Back in ancient times (early 1900s or so) when city slickers who failed to make it in the business world fled to the countryside to do something easy like farming, things didn’t always work out as planned for them. It wasn’t any better for their kids either. Crop failures blamed on too many crows and bad land would make any poor young hick who was probably worried he might have to eat his little sister if the winter got too harsh out there on the prairie, be an easy mark for a smooth talking pumpkin seed!

In an effort to upgrade their trashy scarecrow that wasn’t getting rid of the crows, they carve a pumpkin only to have it start complaining about it! As anyone who’s ever seen the other Rankin/Bass holiday special involving leprechauns, The Leprechauns’ Christmas Gold knows, these little buggers are such glory hounds, you can’t keep them relegated to a third tier holiday like St. Patrick’s Day. So it is that we learn leprechauns hibernate inside pumpkins as pumpkin seeds! (If you have a toddler at home, doesn’t this sound exactly like the sort of random ass story they would make up?)

The leprechaun-turned-seed animates the form of the jack-o-lantern headed scarecrow and knows from previous experience that it isn’t a bunch of noisy birds and not sacrificing enough first born that is bringing a blight to the land, but the local witch and her vampire husband (referred to as a warlock, but with his fangs and general countenance is clearly a dour Dracula rip off) who are trying to run the local farmers off their land.

But why? Is it because the land is a sacred site that they can use to open a portal to hell and unleash Satan on the earth? That would certainly be a high stakes encounter. But this is much more personal and thus even higher stakes! This demonic duo seeks no less than total domination of some prime land to retire on! Egads! If left unchecked, this could lead to shuffleboard courts, early bird buffets and nonstop Bingo!

The witch throws everything in her arsenal at Jack and his friends including hail storms, fire, ice and legions of ghosts! Jack has been there and done that though easily using his own magic to counteract it all. But Jack is also a bit of a showboat and it’s while delighting in fending off the ghosts that the witch uses it as a distraction so that her husband can kidnap the kids and hold them hostage in the barn!

In order to save the kids Jack is forced to leave the pumpkin and assume his leprechaun form while also giving up his pot of gold that is the source of all his magical power!

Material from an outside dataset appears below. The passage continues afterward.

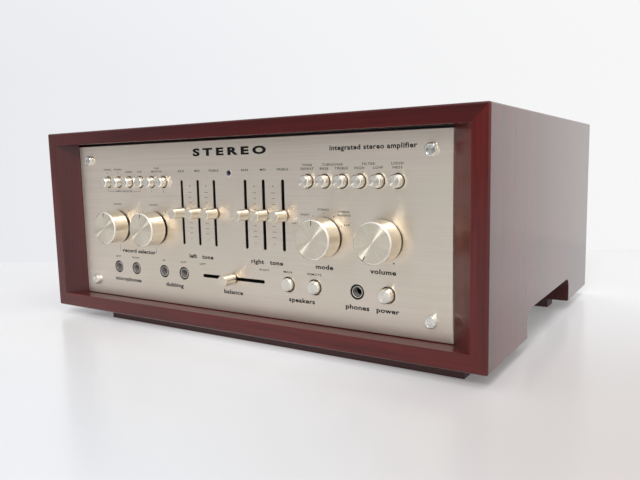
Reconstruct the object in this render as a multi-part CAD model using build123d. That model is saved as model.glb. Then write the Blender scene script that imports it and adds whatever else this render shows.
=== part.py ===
from build123d import *
import os

# Integrated amplifier in a wooden case.
# Frame: +X to the right seen from the front, +Y to the back, +Z up.
# The origin is on the resting surface, under the middle of the whole object.

# ---- driving dimensions, millimetres ----
CASE_W = 448.0            # wooden case, across
CASE_H = 173.0            # wooden case, lower edge to top
CASE_D = 335.0            # wooden case, front to back
CASE_EDGE_R = 1.5         # rounding of the case's outer edges
LIFT = 9.0                # the plinth bars hold the case off the table
BOARD = 12.0              # top board
RAIL = 13.0               # bottom rails
SIDE_BOARD = 20.0         # side boards
RECESS = 14.8             # faceplate behind the case's front

FACE_W = 390.5            # faceplate, 15 3/8 in
FACE_H = 146.0            # faceplate, 5 3/4 in
FACE_T = 5.0
FACE_GAP = 0.3            # under the faceplate
FACE_CHAMFER = 0.5
SHEET = 1.5               # sub-panel and rear panel
SUB_CLEAR = 1.0           # sub-panel clear of the case above and below
PAN_T = 1.2               # chassis pan and top cover

KNOB_R = 15.4
KNOB_H = 17.2             # face of a rotary knob, ahead of the faceplate
KNOB_CLEAR = 0.8
SHAFT_R = 3.0
RUNNING = 0.05            # radial clearance of a turning shaft

# ---- places worked out from them ----
PROUD = KNOB_H - RECESS
Y_FRONT = PROUD - (CASE_D + PROUD) / 2
Y_BACK = Y_FRONT + CASE_D
Y_FACE = Y_FRONT + RECESS
Y_SUB = Y_FACE + FACE_T
Y_REAR_OF_SUB = Y_SUB + SHEET
Z_CASE = LIFT
Z_TOP = LIFT + CASE_H
Z_FLOOR = LIFT + RAIL             # upper face of the bottom rails
Z_CEILING = Z_TOP - BOARD
X_INNER = CASE_W / 2 - SIDE_BOARD
Z_FACE = Z_FLOOR + FACE_GAP + FACE_H / 2

# ---- layout of the faceplate, measured from its middle ----
BUTTON_PITCH = 15.14
BUTTON_X = 116.55                 # middle of each row of six
BUTTON_Z = 38.1
BUTTON_R = 4.8
BUTTON_HOLE_R = 5.45
BUTTON_OUT = 6.5
BUTTON_TRAVEL = 3.3
BUTTON_TAIL = 9.0
HOUSING_L = 30.0
HOUSING_CLEAR = 0.6
LATCHED_ROW_BUTTON = 3            # index of the left-row button that stands pressed in

LARGE_BUTTON_R = 5.4
LARGE_HOLE_R = 6.2
SPEAKER_BUTTON_X = (57.8, 83.0)
POWER_BUTTON_X = 145.8

SLIDER_X = (17.1, 35.9, 55.2)
SLIDER_Z = 11.2
SLOT_W = 2.76
TONE_SLOT_L = 56.8
BALANCE_SLOT_L = 68.4
SLIDER_R = 4.8
SLIDER_OUT = 14.0
SLIDER_CLEAR = 1.0
LEVER_T = 1.6
LEVER_W = 5.0

KNOB_X = (-142.5, -92.4, 92.4, 142.5)
KNOB_Z = -4.4
LOW_ROW_Z = -43.7
JACK_X = (-145.8, -120.8, -82.8, -57.6, 120.8)
JACK_HOLE_R = 5.75
JACK_RIM_R = 4.65
JACK_BORE_R = 3.2
JACK_BORE_L = 32.0
LAMP_Z = 45.3
LAMP_R = 2.1
SHAFT_HOLE_R = 4.8
SCREW_SHANK_R = 2.0
SCREW_X = 179.7
SCREW_Z = 59.0
SCREW_PLACES = [(x, z) for x in (-SCREW_X, SCREW_X) for z in (-SCREW_Z, SCREW_Z)]

VOLUME_REST_DEG = 150.0           # pointer turned back from straight up, at minimum

# ---- chassis ----
CHASSIS_W = 376.0
CHASSIS_Z0 = Z_FLOOR
CHASSIS_Z1 = Z_FLOOR + 138.0
Y_REAR_PANEL = Y_BACK - 18.0      # outer face of the rear panel
REAR_INNER = Y_REAR_PANEL - SHEET
PAN_TOP = CHASSIS_Z0 + PAN_T

os.makedirs("parts", exist_ok=True)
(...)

All of this high drama really works if you try to forget that these creatures are using all their impressive magic powers to fight over some crappy farm land.

Jack would likely be disappointed to know that it isn’t him the audience ends up cheering for during the climax, but is instead the surly billy goat who rams the vampire in his ass and saves the day! And thus the holiday of Halloween is born! Or Halloween is saved! Or kids learn the value of trick or treating while accompanied by farm animals with anger management problems. Or it all amounts to pretty much nothing.

Jack O’Lantern was an episode of the Rankin-Bass show Festival of Family Classics which featured adaptions of such works as The Adventures of Tom Sawyer and Alice in Wonderland and legends like Johnny Appleseed and Paul Bunyan. Where Jack fit in to all that I have no idea. It frankly felt like it was all made up on the spot, a spookily stinky stew of disparate kiddie friendly fantasy ingredients culled from other better thought out stories. If you are familiar at all with the traditional folk tale about the origins of the jack o’lantern and Stingy Jack, you’ll quickly wish you were watching an adaptation of that story instead.

Of course it’s possible that Jack O’Lantern could put its own entertaining spin on things, but unfortunately, what turns up on the screen isn’t successful in carving out its own take on pumpkin heads. Aside from the goofy-to-nonsensical story, Jack is such an arrogant prick he almost gets everyone killed, the vampire is played for comic relief as the whipped, long suffering husband, while the kids do nothing but stand around slack jawed just waiting to be put in danger. Where’s the character we can root for like when Rudolph just wanted to fit in with his peers? Or those misfit toys who just wanted to be wanted? Or that elf who dreamed of being a dentist?

And just to ensure it’s all an entirely dreary experience, the animation is the standard flat-looking ugly animation Rankin-Bass used for Frosty the Snowman instead of the famous Animagic process used in classics like Rudolph the Red-Nosed Reindeer and even non-classics like the previously mentioned The Leprechauns’ Christmas Gold.

As a kid in the 1970s, this was one I don’t even remember watching unlike It’s the Great Pumpkin, Charlie Brown, Disney’s Halloween episodes or even The Fat Albert Halloween Special and if my undemanding 8 year old self couldn’t be lured into wasting 30 minutes in front of the TV on it, it must have been dire indeed!